If the branch being out of date is the issue, note that I also can't click "Update branch" and update it successfully. I get this error: Update branch attempt failed Head branch was modified. Review and try the merge again.

Remaining tasks consist only of adding some comments and questions to the changed files and then opening this PR for review. If you get this running, one change you might get in before I start my day on Monday is to fix the breadcrumbs to use this format: documentation version. I read about using html_short_title but didn't know where to put it in the configy.py file.

On it, thanks @PipKat!

PipKat commented 1 year ago

@margalva and @RobPasMue Not a problem for making this project public, but I was wondering why the README content wasn't reused to reduce future maintenance. This is something to consider doing sometime in the future. Also, many of the "Returns" sections aren't properly formatted. The first line, left aligned with the "Returns" title, should be the data type. The second line, indented four spaces, should be the description. You can look at the PyAEDT doc for guidance.

RobPasMue commented 1 year ago

@RobPasMue I seem to remember that there was some way to make the method signature line always display double quotations around default values instead of single quotation marks. The Python files mostly use double quotes, but the method signature shown in the doc seems to always be using single quotes.

Yeah you can do something like this


"""
        mystr : str
            My string value. By default ``"HELLO"``
"""
margalva commented 1 year ago

@margalva and @RobPasMue Not a problem for making this project public, but I was wondering why the README content wasn't reused to reduce future maintenance. This is something to consider doing sometime in the future. Also, many of the "Returns" sections aren't properly formatted. The first line, left aligned with the "Returns" title, should be the data type. The second line, indented four spaces, should be the description. You can look at the PyAEDT doc for guidance.

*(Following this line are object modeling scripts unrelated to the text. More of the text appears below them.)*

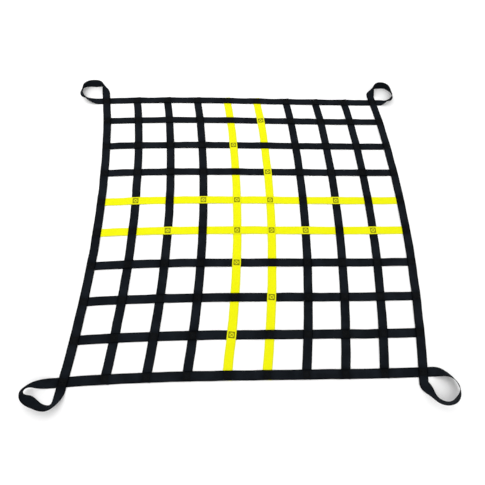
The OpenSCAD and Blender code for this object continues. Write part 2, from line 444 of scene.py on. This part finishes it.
class Section:
    """One cross section of a strap.

    It holds the section's middle, the ways across it and up out of its face, its distances along the
    strap and from the nearest crossing, how far its sides curl up and how far it tilts.
    """

    def __init__(self, middle, across, up, along, from_crossing, cup=0.0, tilt=0.0):
        self.middle = middle
        self.across = across
        self.up = up
        self.along = along
        self.from_crossing = from_crossing
        self.cup = cup
        self.tilt = tilt


def crossing_offsets(layout, furthest):
    """Distances from a crossing's middle at which a strap has a cross section, out to the furthest one."""
    ring, reach = layout.ring, layout.ring_half
    lines = [ring - reach - PRESS_RISE, ring - reach, ring, ring + reach, ring + reach + PRESS_RISE]
    near = [0.0, lines[0] / 2, *lines]
    return [d for d in near if d < furthest - LEAST_STEP] + [furthest]


def strap_counts(layout, spaces, past, fine_span=None):
    """Where a strap has cross sections, as (count along it, distance to the nearest crossing)."""
    counts = []
    for k in range(LAST + 1):
        before = spaces[max(k - 1, 0)]
        after = spaces[min(k, LAST - 1)]
        reach_before = past if k == 0 else layout.level
        reach_after = past if k == LAST else layout.level
        counts += [(k - d / before, d) for d in reversed(crossing_offsets(layout, reach_before)) if d > 0]
        counts.append((float(k), 0.0))
        counts += [(k + d / after, d) for d in crossing_offsets(layout, reach_after) if d > 0]
        if k < LAST:
            span = after - 2 * layout.level
            steps = round(span / (FOLD_STEP if k == fine_span else STRAP_STEP))
            for n in range(1, steps):
                away = layout.level + span * n / steps
                counts.append((k + away / after, min(away, after - away)))
    return counts


def strap_route(layout, laid, heading, heights, spaces, past, seed, fine_span=None):
    """The cross sections of a strap that is woven through the net.

    laid and heading give its place and its way at a count of crossings along it. heights has a number
    for each crossing, spaces one for each space between two, and past is how far its ends run on.
    """
    route = []
    thick = layout.webbing.thickness
    along = 0.0
    last_point = None
    for count, away in strap_counts(layout, spaces, past, fine_span):
        nearest = min(max(round(count), 0), LAST)
        space = spaces[min(max(math.floor(count), 0), LAST - 1)]
        point = laid(count)
        way = heading(count)
        if last_point is not None:
            along += (point - last_point).length
        last_point = point
        free = smooth_step((away - layout.level) / (space / 2 - layout.lay.ground_half - layout.level))
        sideways, up, tilt = layout.wander(point, seed)
        across = Vector((way.y, -way.x))
        middle = point + across * (layout.lay.waver * free * sideways)
        arch = smooth_step((away - layout.level) / (space / 2 - layout.level))
        height = heights[nearest] * (1 - free) + layout.lay.slack * arch * max(0.0, up + LIFT_BIAS)
        route.append(
            Section(
                Vector((middle.x, middle.y, height + thick / 2)),
                Vector((across.x, across.y, 0)),
                Vector((0, 0, 1)),
                along,
                away,
                cup=CUP * free,
                tilt=TILT * free * tilt,
            )
        )
    return route


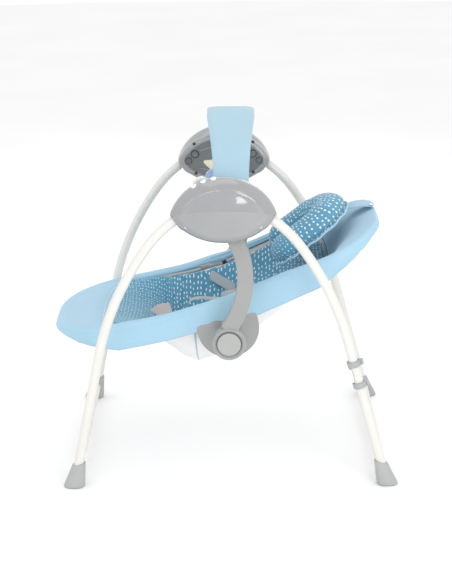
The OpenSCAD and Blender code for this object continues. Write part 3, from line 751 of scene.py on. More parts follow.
for side, word in ((-1, "left"), (1, "right")):
    shell = hubShell(side, word + "HubShell")
    for mirrorX in (1, -1):
        cut(shell, prism([(x * mirrorX, z) for x, z in legSlot], 255, 299, side))
    cut(shell, prism(armSlot, 255, 286, side))
    if side < 0:
        nothingSelected()
        bpy.ops.mesh.primitive_cylinder_add(vertices=64, radius=21.5 * mm, depth=28 * mm, rotation=(math.pi / 2, 0, 0),
                                            location=hubPoint(-1, -46, 268, 53))
        dialHole = bpy.context.object
        settle(dialHole)
        cut(shell, dialHole)
    smoothShade(shell, 38)
    dress(shell, shellGloss, "hubs", "hub_gloss", word + "_hub_cover")
    panel = hubPanel(side, word + "HubPanel")
    dress(panel, panelMatte, "hubs", "hub_matte", "battery_door" if side < 0 else "trim_panel")
    for x in (-79, 79):
        dress(crossScrew("panelScrew" + word.title() + ("Front" if x < 0 else "Rear"),
                hubPoint(side, x * shellShape["wide"], shellY(x, -30) + 1.3, -30), 3.6, side),
              screwSteel, "hubs", "steel", "panel_screws")

# Inner covers

def drilled(obj, side, holes, y=250):  # round holes through the seat side of a hub
    for x, z, radius in holes:
        nothingSelected()
        bpy.ops.mesh.primitive_cylinder_add(vertices=40, radius=radius * mm, depth=16 * mm,
                rotation=(math.pi / 2, 0, 0),
                                            location=hubPoint(side, x, y, z))
        hole = bpy.context.object
        settle(hole)
        cut(obj, hole)


def ringPiece(name, centre, major, minor, sides=40):
    nothingSelected()
    bpy.ops.mesh.primitive_torus_add(major_segments=sides, minor_segments=12, major_radius=major * mm,
            minor_radius=minor * mm,
                                     location=centre, rotation=(math.pi / 2, 0, 0))
    ring = bpy.context.object
    ring.name = name
    settle(ring)
    smoothShade(ring)
    return ring


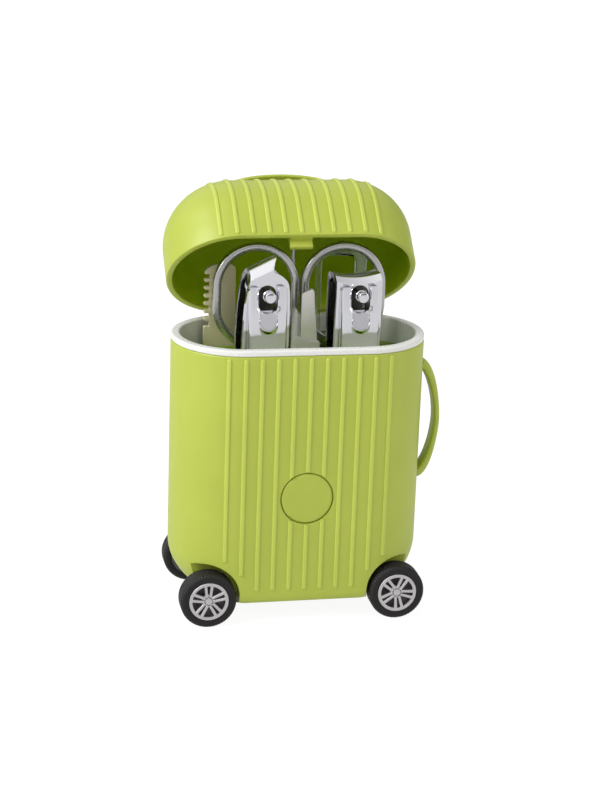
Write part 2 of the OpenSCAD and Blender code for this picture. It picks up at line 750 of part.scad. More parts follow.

@PipKat Are you referring to the README for the github repo and the documentation page? We did it like that on purpose. The idea is that developers will be looking at the content of the README on the github repo, so it'll contain info on how to build from source code and things a developer / contributor might be interested in. The content of the README for the documentation page is targeting the end users who just want to download the package and run with it, without need for details on building it and such.

PipKat commented 1 year ago

@margalva and @RobPasMue Not a problem for making this project public, but I was wondering why the README content wasn't reused to reduce future maintenance. This is something to consider doing sometime in the future. Also, many of the "Returns" sections aren't properly formatted. The first line, left aligned with the "Returns" title, should be the data type. The second line, indented four spaces, should be the description. You can look at the PyAEDT doc for guidance.

@PipKat Are you referring to the README for the github repo and the documentation page? We did it like that on purpose. The idea is that developers will be looking at the content of the README on the github repo, so it'll contain info on how to build from source code and things a developer / contributor might be interested in. The content of the README for the documentation page is targeting the end users who just want to download the package and run with it, without need for details on building it and such.

Yes, @margalva. I was referring to using an "include" to the README in the index for the "Getting started" section. In theory, all of our packages could take the approach that you did. However, most seem to prefer having all information within their client library documentation, so they use an "include" so that the README content (sometimes starting at a certain line in this file) also appears in the "Getting started" section. This way, the information is always available to everyone--and maintenance is reduced.